On one other point the attention of the reader should dwell. Those controversialists, who, so to speak, argue with their feet on the solid earth, are under a disadvantage, as compared with their aerial and cloud-encompassed opponents, in that they
accept the society of to-day as necessarily the father of the society of to-morrow. They recognise the defects and in-equalities of the existing system, but the best remedy they can offer is admittedly a gradual and imperfect one. On the other hand, the Socialist is not fettered by any need to refer to defects which may arise in his Utopia. Experience has never had an opportunity of testing its principles in the concrete, and it is difficult to criticise a fabric which is still in the womb of the future. The Socialist future is recommended to us as a land of milk and honey, but how is human kind to be driven to and shepherded in these pastures? “When I am King,” said honest Jack Cade, “there shall be no money; all shall eat and drink on my score; and I will apparel them in one livery, that they may agree like brothers, and worship me, their lord.” In the modern instance, this lordship of Jack Cade, the political “boss,” is kept studiously in the background, but the point is all important; for without discipline and regulation, and force at the back of it, and of the most rigid and exacting kind, the machinery of Socialism will not work at all. We are weary of accounts of the equity and beneficence of the Socialist State, but complete silence is observed as to its darker possibilities and to the infraction of our liberties which it necessarily implies. This is a legitimate point for criticism, and Herr Richter has worked it out hypothetically—the only way in which it is possible for us to do so—and with grave and laborious industry.

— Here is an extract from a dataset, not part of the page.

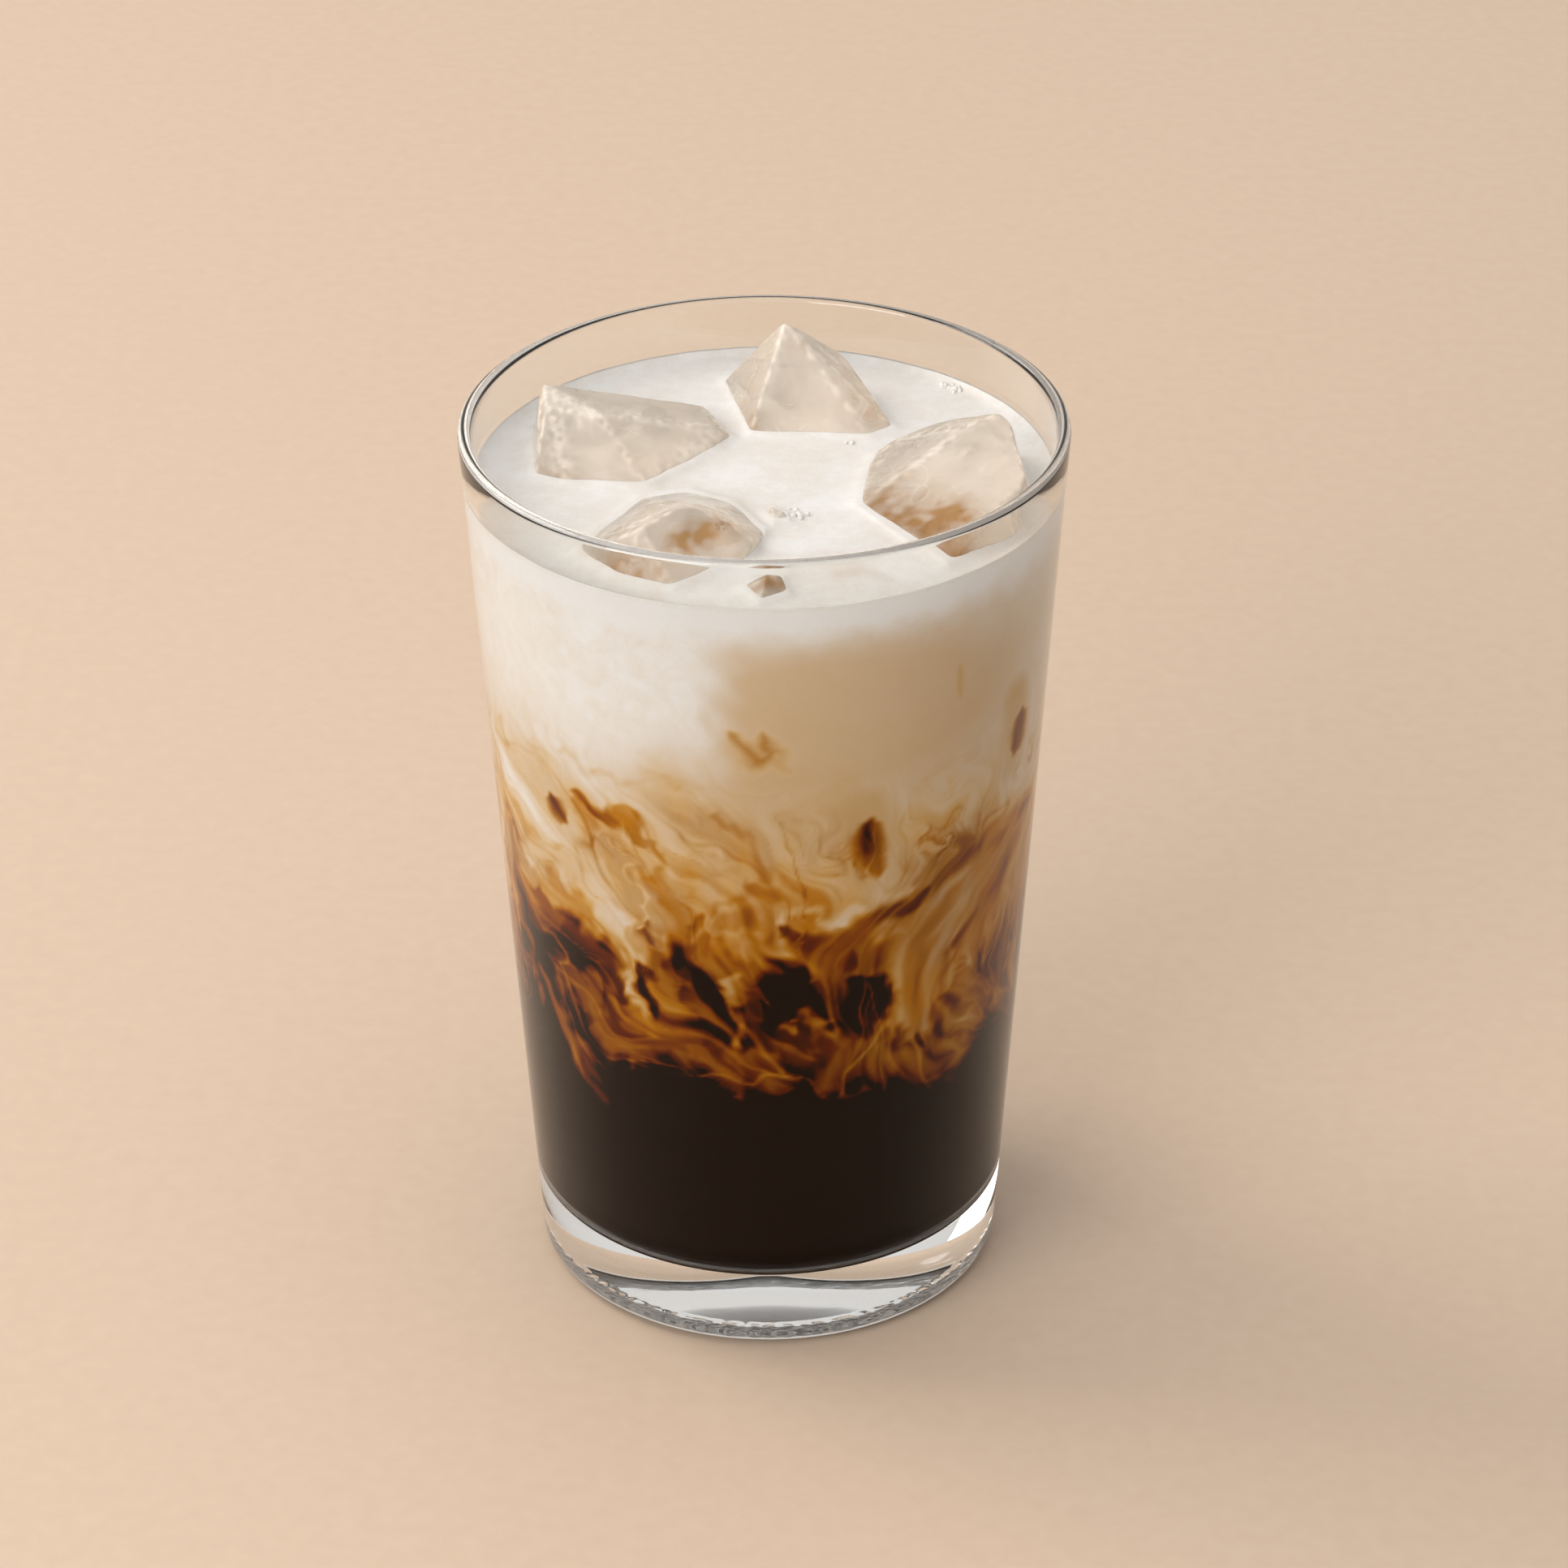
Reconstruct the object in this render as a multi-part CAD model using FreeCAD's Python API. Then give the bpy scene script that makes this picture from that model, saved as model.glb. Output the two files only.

The time indeed has come for a serious joining of these issues. The philosopher, the critic, the economist, and the humourist are all under obligation to throw what light they can on the subject-matter of this controversy. Herr Richter’s ingenious picture of the Socialist Utopia is a valuable contribution to the elucidation of the problem of what would happen if human nature and mortal affairs were all totally different from what they at present are. If the inquiry seems to end in a
reductio ad absurdum, it is not our author’s fault.